The biggest barrier for me here from what I’d seen in the small clips that had been released to the public seemed to the cast, in particular the two most important characters Spock and Kirk played by Zachary Quinto and Chris Pine. What I’d seen made the new crew look horribly fratboy-ish and to my mind horribly unbelievable in terms of their becoming the Enterprise crew of the original series. To make a wild comparison, like the Tinkerbell movie of last year, it looked like it wouldn’t matter how great the movie looked, no matter how they served it up, and even though like I say I was never even a fan, I would just never buy this crew as that crew.

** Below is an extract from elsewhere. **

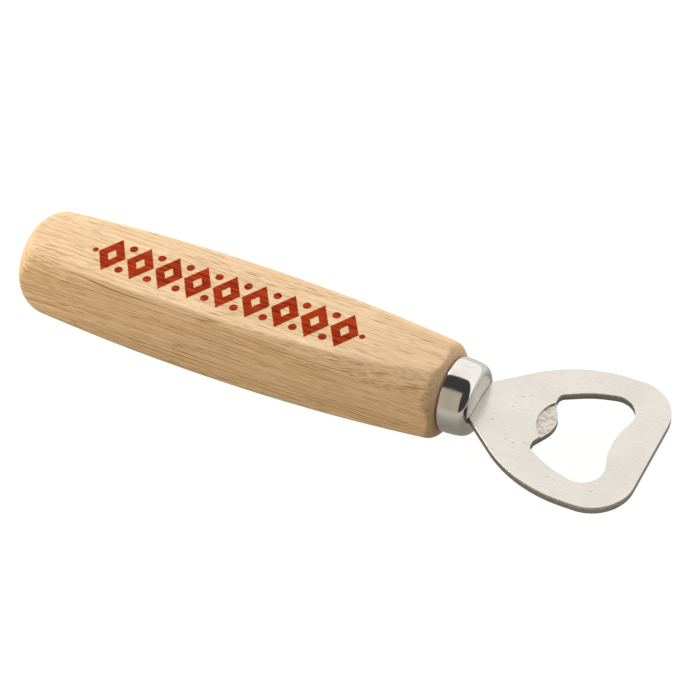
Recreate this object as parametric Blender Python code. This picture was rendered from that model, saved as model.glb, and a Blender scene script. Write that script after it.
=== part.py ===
"""Wooden-handled souvenir bottle opener.

A turned wooden barrel with four milled flats carries a stamped steel opener plate. The plate's
tang is glued into a bore in the handle, and a drawn steel ferrule covers the joint.

All sizes are in metres. The opener lies on its lower flat: +X runs from the butt of the handle
to the tip of the plate and +Z is up. The origin is under the middle of the whole opener, on the
surface it lies on. Each piece is drawn in its own frame, in which the opener's long axis is X
and x = 0 is the outer end face of the ferrule.
"""

import math

import bmesh
import bpy
from mathutils import Vector

MM = 0.001
FIT_GAP = 0.3 * MM  # clearance left between pieces that touch on the real opener

# Overall layout along the long axis, measured from the ferrule's end face.
PLATE_REACH = 44.0 * MM
SHOULDER_X = -7.7 * MM
BUTT_X = -124.8 * MM
FLAT_HALF = 11.3 * MM  # half the distance between opposite flats
FERRULE_FACE = Vector((-(PLATE_REACH + BUTT_X) / 2, 0.0, FLAT_HALF))

# Handle: a barrel turned about the long axis, then milled flat on four sides.
BARREL_RADIUS = 15.3 * MM
BARREL_WIDEST_X = -70.5 * MM
BARREL_ARC_RADIUS = 594.0 * MM
BUTT_ROUNDING = 6.8 * MM
SHOULDER_ROUNDING = 3.4 * MM
TENON_RADIUS = 7.8 * MM
TENON_END_X = -1.2 * MM
TENON_CHAMFER = 2.0 * MM
BORE_RADIUS = 5.0 * MM
BORE_BOTTOM_X = -40.0 * MM

# Ferrule: a drawn cup with a slot in its closed end.
FERRULE_MOUTH_RADIUS = 9.5 * MM
FERRULE_END_RADIUS = 9.15 * MM
FERRULE_ROUNDING = 2.7 * MM
FERRULE_WALL = 0.8 * MM

# Opener plate.
PLATE_THICKNESS = 2.0 * MM
PLATE_HALF_WIDTH = 21.1 * MM
PLATE_SHOULDER_X = 17.7 * MM  # where the flank's line would meet the side's
PLATE_SHOULDER_RADIUS = 35.0 * MM
PLATE_CORNER_RADIUS = 10.6 * MM
NECK_HALF_WIDTH = 6.0 * MM
NECK_START_X = 0.3 * MM  # the plate's seat, against the ferrule's end face
NECK_END_X = -0.9 * MM
SEAT_HALF_WIDTH = 6.5 * MM
TANG_HALF_WIDTH = 3.5 * MM
TANG_END_X = -36.0 * MM
TANG_CORNER_RADIUS = 1.2 * MM
COIN_RADIUS = 7.6 * MM
COIN_CENTRE = (22.4 * MM, 1.2 * MM)  # the punch has landed a little to one side
COIN_DEPTH = 0.5 * MM

ROUND_SEGMENTS = 64
LARGEST_ARC_STEP = math.radians(9)
LONGEST_ARC_CHORD = 2.0 * MM


def clear_scene():
    for obj in list(bpy.data.objects):
        bpy.data.objects.remove(obj, do_unlink=True)


def make_material(name, colour, roughness, metallic):
    material = bpy.data.materials.new(name)
    material.use_nodes = True
    shader = material.node_tree.nodes["Principled BSDF"]
    shader.inputs["Base Color"].default_value = (*colour, 1.0)
    shader.inputs["Roughness"].default_value = roughness
    shader.inputs["Metallic"].default_value = metallic
    return material


def add_object(name, mesh, parent, material=None):
    obj = bpy.data.objects.new(name, mesh)
    bpy.context.scene.collection.objects.link(obj)
    obj.parent = parent
    if material:
        mesh.materials.append(material)
    return obj


def finish_mesh(name, bm):
    """Turns a bmesh into a mesh with outward faces, shaded smooth except at real edges."""
    bmesh.ops.recalc_face_normals(bm, faces=bm.faces)
    mesh = bpy.data.meshes.new(name)
    bm.to_mesh(mesh)
    bm.free()
    mesh.shade_smooth()
    mesh.set_sharp_from_angle(angle=math.radians(30))
    return mesh


def arc(centre, radius, start, end):
    """Points along a circular arc, ends included, with angles in radians."""
    step_angle = min(LARGEST_ARC_STEP, LONGEST_ARC_CHORD / radius)
    steps = max(1, math.ceil(abs(end - start) / step_angle))
    angles = [start + (end - start) * step / steps for step in range(steps + 1)]
    return [(centre[0] + radius * math.cos(a), centre[1] + radius * math.sin(a)) for a in angles]


def round_corners(corners):
    """Replaces each corner (x, y, radius) of a closed outline by an arc tangent to both sides."""
    outline = []
    for index, (x, y, radius) in enumerate(corners):
        here = Vector((x, y))
        to_last = (Vector(corners[index - 1][:2]) - here).normalized()
        to_next = (Vector(corners[(index + 1) % len(corners)][:2]) - here).normalized()
        if radius == 0:
            outline.append((x, y))
            continue
        half_angle = to_last.angle(to_next) / 2
        centre = here + (to_last + to_next).normalized() * radius / math.sin(half_angle)
        reach = radius / math.tan(half_angle)
        first, last = here + to_last * reach - centre, here + to_next * reach - centre
        start = math.atan2(first.y, first.x)
        turn = math.remainder(math.atan2(last.y, last.x) - start, 2 * math.pi)
        outline += arc(centre, radius, start, start + turn)
    return outline


def mirrored(half):
    """Closes the outline of one side with its mirror image across the X axis."""
    return half + [(x, -y, radius) for x, y, radius in reversed(half) if y > 0]


def turned(name, profile, segments=ROUND_SEGMENTS):
    """A solid of revolution about X, from (x, radius) points that begin and end on the axis."""
    bm = bmesh.new()
    rings = []
    for x, radius in profile:
        if radius == 0:
            rings.append([bm.verts.new((x, 0, 0))])
            continue
        angles = [2 * math.pi * i / segments for i in range(segments)]
        rings.append([bm.verts.new((x, radius * math.cos(a), radius * math.sin(a))) for a in angles])
    for first, second in zip(rings, rings[1:]):
        for i in range(segments):
            corners = [first[i % len(first)], first[(i + 1) % len(first)]]
            corners += [second[(i + 1) % len(second)], second[i % len(second)]]
            bm.faces.new(list(dict.fromkeys(corners)))
    return finish_mesh(name, bm)


def plate(name, outline, low, high):
    """A flat plate with the given closed outline between two heights."""
    bm = bmesh.new()
    face = bm.faces.new([bm.verts.new((x, y, low)) for x, y in outline])
    raised = bmesh.ops.extrude_face_region(bm, geom=[face])["geom"]
    top = [item for item in raised if isinstance(item, bmesh.types.BMVert)]
    bmesh.ops.translate(bm, verts=top, vec=(0, 0, high - low))
    return finish_mesh(name, bm)


def rod(name, start_x, end_x, radius):
    """A plain cylinder along X."""
    profile = [(start_x, 0), (start_x, radius), (end_x, radius), (end_x, 0)]
    return turned(name, profile, ROUND_SEGMENTS // 2)


def block(name, low, high):
    """A rectangular block between two opposite corners."""
    rectangle = [(low[0], low[1]), (high[0], low[1]), (high[0], high[1]), (low[0], high[1])]
    return plate(name, rectangle, low[2], high[2])


def combine(target, operation, tool_mesh):
    """Cuts or trims target with a hidden wire-frame tool in the target's own frame."""
    tool = add_object(f"{target.name}_tool_{len(target.modifiers)}", tool_mesh, target.parent)
    tool.hide_render = True
    tool.display_type = "WIRE"
    boolean = target.modifiers.new(operation.lower(), "BOOLEAN")
    boolean.operation = operation
    boolean.solver = "EXACT"
    boolean.object = tool


def barrel_radius(x):
    """Radius of the shallow turned arc at x."""
    drop = BARREL_ARC_RADIUS - math.sqrt(BARREL_ARC_RADIUS**2 - (x - BARREL_WIDEST_X) ** 2)
    return BARREL_RADIUS - drop


def handle_profile():
    """Half section of the turned handle, from the butt to the end of the tenon."""
    butt_arc_x = BUTT_X + BUTT_ROUNDING
    butt_centre = (butt_arc_x, barrel_radius(butt_arc_x) - BUTT_ROUNDING)
    front_arc_x = SHOULDER_X - SHOULDER_ROUNDING
    front_centre = (front_arc_x, barrel_radius(front_arc_x) - SHOULDER_ROUNDING)
    barrel_steps = 24
    length = front_arc_x - butt_arc_x
    barrel = [butt_arc_x + length * step / barrel_steps for step in range(1, barrel_steps)]
    profile = [(BUTT_X, 0)]
    profile += arc(butt_centre, BUTT_ROUNDING, math.pi, math.pi / 2)
    profile += [(x, barrel_radius(x)) for x in barrel]
    profile += arc(front_centre, SHOULDER_ROUNDING, math.pi / 2, 0)
    profile += [(SHOULDER_X, TENON_RADIUS), (TENON_END_X - TENON_CHAMFER, TENON_RADIUS)]
    profile += [(TENON_END_X, TENON_RADIUS - TENON_CHAMFER), (TENON_END_X, 0)]
    return profile


def build_handle(frame):
    wood = make_material("beech", (0.72, 0.52, 0.33), 0.55, 0.0)
    handle = add_object("handle", turned("handle", handle_profile()), frame, wood)
    past_end = 5 * MM
    low = (BUTT_X - past_end, -FLAT_HALF, -FLAT_HALF)
    combine(handle, "INTERSECT", block("square", low, (past_end, FLAT_HALF, FLAT_HALF)))
    combine(handle, "DIFFERENCE", rod("bore", BORE_BOTTOM_X, past_end, BORE_RADIUS))


def cup_wall(inset):
    """Half section of the ferrule's outer skin, or of its inner skin when inset by the wall."""
    mouth_x = SHOULDER_X + FIT_GAP
    centre = (-FERRULE_ROUNDING, FERRULE_END_RADIUS - FERRULE_ROUNDING)
    skin = [(mouth_x, FERRULE_MOUTH_RADIUS - inset)]
    skin += arc(centre, FERRULE_ROUNDING - inset, math.pi / 2, 0)
    return skin + [(-inset, 0)]


def build_ferrule(frame):
    steel = make_material("polished_steel", (0.78, 0.76, 0.74), 0.08, 1.0)
    profile = cup_wall(0)[::-1] + cup_wall(FERRULE_WALL)
    ferrule = add_object("ferrule", turned("ferrule", profile), frame, steel)
    half_width = NECK_HALF_WIDTH + FIT_GAP
    half_height = PLATE_THICKNESS / 2 + FIT_GAP
    past_wall = 2 * FERRULE_WALL
    low = (-past_wall, -half_width, -half_height)
    combine(ferrule, "DIFFERENCE", block("slot", low, (past_wall, half_width, half_height)))


def plate_outline():
    """Outline of the opener plate with its neck and tang."""
    half = [
        (TANG_END_X, TANG_HALF_WIDTH, TANG_CORNER_RADIUS),
        (NECK_END_X, TANG_HALF_WIDTH, 0),
        (NECK_END_X, NECK_HALF_WIDTH, 0),
        (NECK_START_X, NECK_HALF_WIDTH, 0),
        (NECK_START_X, SEAT_HALF_WIDTH, 0),
        (PLATE_SHOULDER_X, PLATE_HALF_WIDTH, PLATE_SHOULDER_RADIUS),
        (PLATE_REACH, PLATE_HALF_WIDTH, PLATE_CORNER_RADIUS),
    ]
    return round_corners(mirrored(half))


def opening_outline():
    """Outline of the cap opening, from the nose of the lifting tooth round to the tip side."""
    half = [
        (20.58 * MM, 0.0, 7.0 * MM),  # nose of the tooth
        (16.85 * MM, 6.83 * MM, 1.85 * MM),  # notch beside the tooth
        (16.85 * MM, 9.21 * MM, 1.85 * MM),
        (24.16 * MM, 13.09 * MM, 25.0 * MM),  # long flank
        (39.03 * MM, 16.53 * MM, 5.45 * MM),  # rounded lobe
        (32.85 * MM, 0.0, 20.0 * MM),  # shallow bulge that bears on the cap
    ]
    return round_corners(mirrored(half))


def build_opener_blade(frame):
    steel = make_material("brushed_steel", (0.76, 0.74, 0.71), 0.3, 1.0)
    half_height = PLATE_THICKNESS / 2
    past_face = 1 * MM
    solid = plate("opener_blade", plate_outline(), -half_height, half_height)
    blade = add_object("opener_blade", solid, frame, steel)
    cut_depth = half_height + past_face
    combine(blade, "DIFFERENCE", plate("opening", opening_outline(), -cut_depth, cut_depth))
    die = arc(COIN_CENTRE, COIN_RADIUS, 0, 2 * math.pi)[:-1]
    combine(blade, "DIFFERENCE", plate("coin", die, half_height - COIN_DEPTH, cut_depth))


def build_tang_adhesive(frame):
    resin = make_material("cured_adhesive", (0.62, 0.52, 0.33), 0.4, 0.0)
    cylinder = rod("tang_adhesive", BORE_BOTTOM_X + FIT_GAP, TENON_END_X - FIT_GAP, BORE_RADIUS - FIT_GAP)
    plug = add_object("tang_adhesive", cylinder, frame, resin)
    half_width = TANG_HALF_WIDTH + FIT_GAP
    half_height = PLATE_THICKNESS / 2 + FIT_GAP
    low = (TANG_END_X - FIT_GAP, -half_width, -half_height)
    combine(plug, "DIFFERENCE", block("pocket", low, (0, half_width, half_height)))


def main():
    clear_scene()
    frame = bpy.data.objects.new("opener_axis", None)
    frame.location = FERRULE_FACE
    bpy.context.scene.collection.objects.link(frame)
    build_handle(frame)
    build_ferrule(frame)
    build_opener_blade(frame)
    build_tang_adhesive(frame)


main()
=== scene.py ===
"""Looks of the wooden-handled bottle opener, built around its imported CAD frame.

Every piece is drawn in millimetres, in the opener's own axes: X runs along the opener, with 0 at
the ferrule's end face, and the long axis itself is y = z = 0. The frame says where that point
lies. A mesh is turned into metres when it is made. The floor and the lights are in metres.
"""

import math

import bmesh
import bpy
from mathutils import Matrix, Vector


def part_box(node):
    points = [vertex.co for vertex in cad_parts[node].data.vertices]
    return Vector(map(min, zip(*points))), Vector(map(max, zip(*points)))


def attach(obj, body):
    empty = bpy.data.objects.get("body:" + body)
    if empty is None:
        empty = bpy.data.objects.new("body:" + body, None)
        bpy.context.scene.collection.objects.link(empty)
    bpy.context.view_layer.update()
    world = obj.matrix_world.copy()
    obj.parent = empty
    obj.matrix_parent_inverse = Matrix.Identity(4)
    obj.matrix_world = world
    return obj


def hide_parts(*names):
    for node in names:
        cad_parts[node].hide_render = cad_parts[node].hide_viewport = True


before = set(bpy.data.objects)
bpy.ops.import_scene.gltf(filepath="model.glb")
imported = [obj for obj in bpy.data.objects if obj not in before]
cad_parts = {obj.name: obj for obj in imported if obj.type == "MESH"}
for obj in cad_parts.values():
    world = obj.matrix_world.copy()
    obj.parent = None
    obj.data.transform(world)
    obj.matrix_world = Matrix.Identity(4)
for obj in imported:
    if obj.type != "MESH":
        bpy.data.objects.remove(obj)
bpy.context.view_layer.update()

MM = 0.001  # one millimetre, in metres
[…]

How unwarranted could my worries have been? Though I still have my misgivings about Quinto in the Spock role (I don’t know, there’s something about his face like Casey Affleck that makes me feel like he’s constantly making private mockery of the material), the character here I found more “fascinating” than ever. The emotional content of this movie absolutely bowled me over and a lot of it centers around Spock of all creatures. Add to that of course (I’m sure you’ve heard) the presence of Leonard Nimoy who lends the movie an all-important sense of authenticity (I won’t touch on the what-where-how of why he’s there except to say sequel-prequel-wise this movie is insanely clever) and I can easily forgive this piece of casting. Chris Pine along with the rest of the main crew are another story entirely. Simon Pegg’s accent notwithstanding, I adjusted to them all almost immediately. Pine almost weirdly channels Shatner at some points, and like a lot of the could-be-awfully-cringeworthy-but-we-have-to-do-it-anyway moments, the balance struck is near perfect.

One of the things I always did love about Star Trek was the music and it was always gonna be interesting to see what happened after Jerry Goldsmith’s death. I was surprised to find nary a hint (at least until the glorious end) of Star Trek music past in Michael Giacchino’s score here and he dives in boldly creating the kind of score that overhypes the imagery that I’m usually averse to, yet he somehow gets away with it so much does the imagery live up to his hype. The visuals here are stunning – I was so afraid I would come away from it saying something along the lines of, “it’s good, but it’s nothing I haven’t seen before,” but I think I can say for sure that there were things here I really hadn’t seen before.

In short, it’s a stunning creation. It stands alone and it fits in with what came before. I don’t know if it fits in enough for some fans, but then I wouldn’t know that, but they do a valiant job of showing they care a little about those fans. Again, I won’t hint at the plot and how it ties in etc, but I want to point out again how incredible this movie is in terms of being a part of everything that came before it. It is not another reboot (god, how I hate that word applied to cinema), it’s much more than that, it’s almost dare I say genius. Just in purely objective terms this must be one of the cleverest and smoothest continuations of a long-running franchise that has ever hit our screens. The more I think about it the more impressed I am. The Nimoy factor is the icing on the cake. At the risk of being corny, may it live long and prosper.